Instructions to follow – In the listing below, find the line that contains "return parts" and the line that contains "bpy.context.scene.collection.objects.link(rigid_bodies[body])". Quote both and every line between them, exactly, and nothing more.

** START Records shown **

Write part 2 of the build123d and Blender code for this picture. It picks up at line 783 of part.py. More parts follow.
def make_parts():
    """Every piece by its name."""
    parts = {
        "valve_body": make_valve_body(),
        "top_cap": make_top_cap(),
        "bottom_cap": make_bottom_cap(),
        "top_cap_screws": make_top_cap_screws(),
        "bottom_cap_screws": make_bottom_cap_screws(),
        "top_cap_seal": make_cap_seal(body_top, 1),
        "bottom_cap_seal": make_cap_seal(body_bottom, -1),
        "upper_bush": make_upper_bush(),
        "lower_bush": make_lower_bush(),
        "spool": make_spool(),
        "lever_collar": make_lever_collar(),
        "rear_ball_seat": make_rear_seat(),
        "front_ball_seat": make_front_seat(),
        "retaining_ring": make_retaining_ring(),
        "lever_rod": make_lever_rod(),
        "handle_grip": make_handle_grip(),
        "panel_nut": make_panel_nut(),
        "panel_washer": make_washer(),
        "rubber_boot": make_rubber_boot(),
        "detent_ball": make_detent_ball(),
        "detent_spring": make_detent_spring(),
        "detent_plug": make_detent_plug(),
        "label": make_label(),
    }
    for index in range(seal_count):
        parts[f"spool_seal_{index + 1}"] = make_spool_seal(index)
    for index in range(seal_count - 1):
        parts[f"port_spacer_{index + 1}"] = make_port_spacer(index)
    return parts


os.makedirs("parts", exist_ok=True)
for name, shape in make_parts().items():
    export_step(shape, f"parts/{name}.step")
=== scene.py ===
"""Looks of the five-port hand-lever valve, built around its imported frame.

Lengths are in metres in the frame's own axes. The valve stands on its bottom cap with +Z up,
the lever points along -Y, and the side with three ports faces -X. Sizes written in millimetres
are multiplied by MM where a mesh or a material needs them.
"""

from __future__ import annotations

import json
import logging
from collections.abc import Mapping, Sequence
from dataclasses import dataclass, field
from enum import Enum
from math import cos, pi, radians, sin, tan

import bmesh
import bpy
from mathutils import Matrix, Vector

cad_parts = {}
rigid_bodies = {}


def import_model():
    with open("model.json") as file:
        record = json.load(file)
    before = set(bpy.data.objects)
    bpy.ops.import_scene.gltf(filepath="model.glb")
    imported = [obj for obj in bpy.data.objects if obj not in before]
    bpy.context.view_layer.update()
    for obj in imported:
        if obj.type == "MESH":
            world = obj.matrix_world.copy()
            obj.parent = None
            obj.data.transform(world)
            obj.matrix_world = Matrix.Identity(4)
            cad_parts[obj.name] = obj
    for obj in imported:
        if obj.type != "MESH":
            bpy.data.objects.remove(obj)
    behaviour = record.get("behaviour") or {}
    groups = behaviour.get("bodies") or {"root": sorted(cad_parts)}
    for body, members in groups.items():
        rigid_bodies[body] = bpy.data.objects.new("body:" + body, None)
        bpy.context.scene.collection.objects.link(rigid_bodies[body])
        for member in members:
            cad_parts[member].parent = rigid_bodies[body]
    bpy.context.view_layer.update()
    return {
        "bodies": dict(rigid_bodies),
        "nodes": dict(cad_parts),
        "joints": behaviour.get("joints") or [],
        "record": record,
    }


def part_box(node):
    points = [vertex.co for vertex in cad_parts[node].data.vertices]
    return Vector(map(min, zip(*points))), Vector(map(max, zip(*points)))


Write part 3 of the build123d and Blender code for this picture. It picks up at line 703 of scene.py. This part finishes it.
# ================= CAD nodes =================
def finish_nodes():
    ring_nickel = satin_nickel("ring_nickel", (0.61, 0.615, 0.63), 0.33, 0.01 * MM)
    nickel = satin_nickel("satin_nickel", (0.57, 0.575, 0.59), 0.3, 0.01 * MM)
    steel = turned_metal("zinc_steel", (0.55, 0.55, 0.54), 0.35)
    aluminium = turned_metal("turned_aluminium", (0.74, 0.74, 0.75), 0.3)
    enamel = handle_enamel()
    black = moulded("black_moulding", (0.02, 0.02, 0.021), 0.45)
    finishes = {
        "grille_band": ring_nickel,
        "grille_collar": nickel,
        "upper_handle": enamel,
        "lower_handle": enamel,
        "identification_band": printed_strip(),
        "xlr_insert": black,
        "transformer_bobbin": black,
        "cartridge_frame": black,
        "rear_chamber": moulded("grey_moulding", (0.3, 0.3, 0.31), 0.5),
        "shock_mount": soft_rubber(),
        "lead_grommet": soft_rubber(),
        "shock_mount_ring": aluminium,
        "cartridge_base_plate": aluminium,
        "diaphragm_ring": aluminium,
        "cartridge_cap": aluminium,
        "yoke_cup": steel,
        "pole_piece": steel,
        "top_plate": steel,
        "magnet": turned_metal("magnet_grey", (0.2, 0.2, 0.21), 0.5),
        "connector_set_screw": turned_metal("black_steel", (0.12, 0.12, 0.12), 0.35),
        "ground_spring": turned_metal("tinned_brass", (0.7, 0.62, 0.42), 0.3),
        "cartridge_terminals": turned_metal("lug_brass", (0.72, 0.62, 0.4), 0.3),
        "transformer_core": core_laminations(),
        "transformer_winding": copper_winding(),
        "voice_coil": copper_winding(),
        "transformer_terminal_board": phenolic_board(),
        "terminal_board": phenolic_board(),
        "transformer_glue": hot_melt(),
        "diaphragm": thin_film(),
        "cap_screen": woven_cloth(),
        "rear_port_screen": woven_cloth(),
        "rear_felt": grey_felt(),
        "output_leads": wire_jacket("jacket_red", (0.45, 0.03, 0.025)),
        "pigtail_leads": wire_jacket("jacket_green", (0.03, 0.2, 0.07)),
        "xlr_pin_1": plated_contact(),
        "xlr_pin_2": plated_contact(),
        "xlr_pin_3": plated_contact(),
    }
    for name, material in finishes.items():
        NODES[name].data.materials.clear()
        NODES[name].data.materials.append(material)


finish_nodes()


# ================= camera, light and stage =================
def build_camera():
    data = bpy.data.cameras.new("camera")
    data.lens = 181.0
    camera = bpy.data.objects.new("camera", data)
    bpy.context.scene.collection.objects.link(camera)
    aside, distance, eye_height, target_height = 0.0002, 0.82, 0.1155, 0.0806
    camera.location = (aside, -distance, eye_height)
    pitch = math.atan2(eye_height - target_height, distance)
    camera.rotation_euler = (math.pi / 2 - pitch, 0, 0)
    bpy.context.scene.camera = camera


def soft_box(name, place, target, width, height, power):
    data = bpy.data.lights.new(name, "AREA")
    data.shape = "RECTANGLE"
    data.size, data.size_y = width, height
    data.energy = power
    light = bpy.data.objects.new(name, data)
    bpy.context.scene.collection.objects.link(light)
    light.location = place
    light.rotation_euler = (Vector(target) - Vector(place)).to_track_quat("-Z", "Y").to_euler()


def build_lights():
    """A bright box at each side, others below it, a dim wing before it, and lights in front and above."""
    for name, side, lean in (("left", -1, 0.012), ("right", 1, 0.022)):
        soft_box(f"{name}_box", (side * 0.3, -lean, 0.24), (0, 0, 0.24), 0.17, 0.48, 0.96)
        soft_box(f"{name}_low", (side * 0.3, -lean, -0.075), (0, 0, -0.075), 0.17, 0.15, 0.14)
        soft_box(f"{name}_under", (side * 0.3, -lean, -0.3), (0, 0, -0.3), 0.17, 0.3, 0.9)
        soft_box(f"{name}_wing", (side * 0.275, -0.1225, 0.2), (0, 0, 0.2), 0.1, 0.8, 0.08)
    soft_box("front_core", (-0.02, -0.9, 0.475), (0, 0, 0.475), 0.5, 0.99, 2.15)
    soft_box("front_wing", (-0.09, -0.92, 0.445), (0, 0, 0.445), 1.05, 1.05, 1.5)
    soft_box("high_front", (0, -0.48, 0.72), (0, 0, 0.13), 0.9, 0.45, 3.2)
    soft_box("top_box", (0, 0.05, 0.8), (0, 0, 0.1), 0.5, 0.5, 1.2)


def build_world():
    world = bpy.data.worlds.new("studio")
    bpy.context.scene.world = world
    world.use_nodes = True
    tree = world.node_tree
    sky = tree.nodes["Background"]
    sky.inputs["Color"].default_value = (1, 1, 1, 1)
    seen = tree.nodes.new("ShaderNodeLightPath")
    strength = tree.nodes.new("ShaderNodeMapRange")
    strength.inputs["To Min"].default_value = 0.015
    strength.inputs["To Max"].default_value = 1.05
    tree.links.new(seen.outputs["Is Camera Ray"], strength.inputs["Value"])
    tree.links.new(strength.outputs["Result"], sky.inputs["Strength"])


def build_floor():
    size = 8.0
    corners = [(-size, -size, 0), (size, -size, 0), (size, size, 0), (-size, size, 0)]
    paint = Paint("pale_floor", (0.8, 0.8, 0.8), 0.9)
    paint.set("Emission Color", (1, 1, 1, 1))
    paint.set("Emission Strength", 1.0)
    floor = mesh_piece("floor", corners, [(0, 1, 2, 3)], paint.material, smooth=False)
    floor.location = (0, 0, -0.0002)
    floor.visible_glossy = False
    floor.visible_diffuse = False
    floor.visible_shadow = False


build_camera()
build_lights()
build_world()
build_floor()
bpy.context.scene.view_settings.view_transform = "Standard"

** END Records shown **

Reply to the task –
    return parts


os.makedirs("parts", exist_ok=True)
for name, shape in make_parts().items():
    export_step(shape, f"parts/{name}.step")
=== scene.py ===
"""Looks of the five-port hand-lever valve, built around its imported frame.

Lengths are in metres in the frame's own axes. The valve stands on its bottom cap with +Z up,
the lever points along -Y, and the side with three ports faces -X. Sizes written in millimetres
are multiplied by MM where a mesh or a material needs them.
"""

from __future__ import annotations

import json
import logging
from collections.abc import Mapping, Sequence
from dataclasses import dataclass, field
from enum import Enum
from math import cos, pi, radians, sin, tan

import bmesh
import bpy
from mathutils import Matrix, Vector

cad_parts = {}
rigid_bodies = {}


def import_model():
    with open("model.json") as file:
        record = json.load(file)
    before = set(bpy.data.objects)
    bpy.ops.import_scene.gltf(filepath="model.glb")
    imported = [obj for obj in bpy.data.objects if obj not in before]
    bpy.context.view_layer.update()
    for obj in imported:
        if obj.type == "MESH":
            world = obj.matrix_world.copy()
            obj.parent = None
            obj.data.transform(world)
            obj.matrix_world = Matrix.Identity(4)
            cad_parts[obj.name] = obj
    for obj in imported:
        if obj.type != "MESH":
            bpy.data.objects.remove(obj)
    behaviour = record.get("behaviour") or {}
    groups = behaviour.get("bodies") or {"root": sorted(cad_parts)}
    for body, members in groups.items():
        rigid_bodies[body] = bpy.data.objects.new("body:" + body, None)
        bpy.context.scene.collection.objects.link(rigid_bodies[body])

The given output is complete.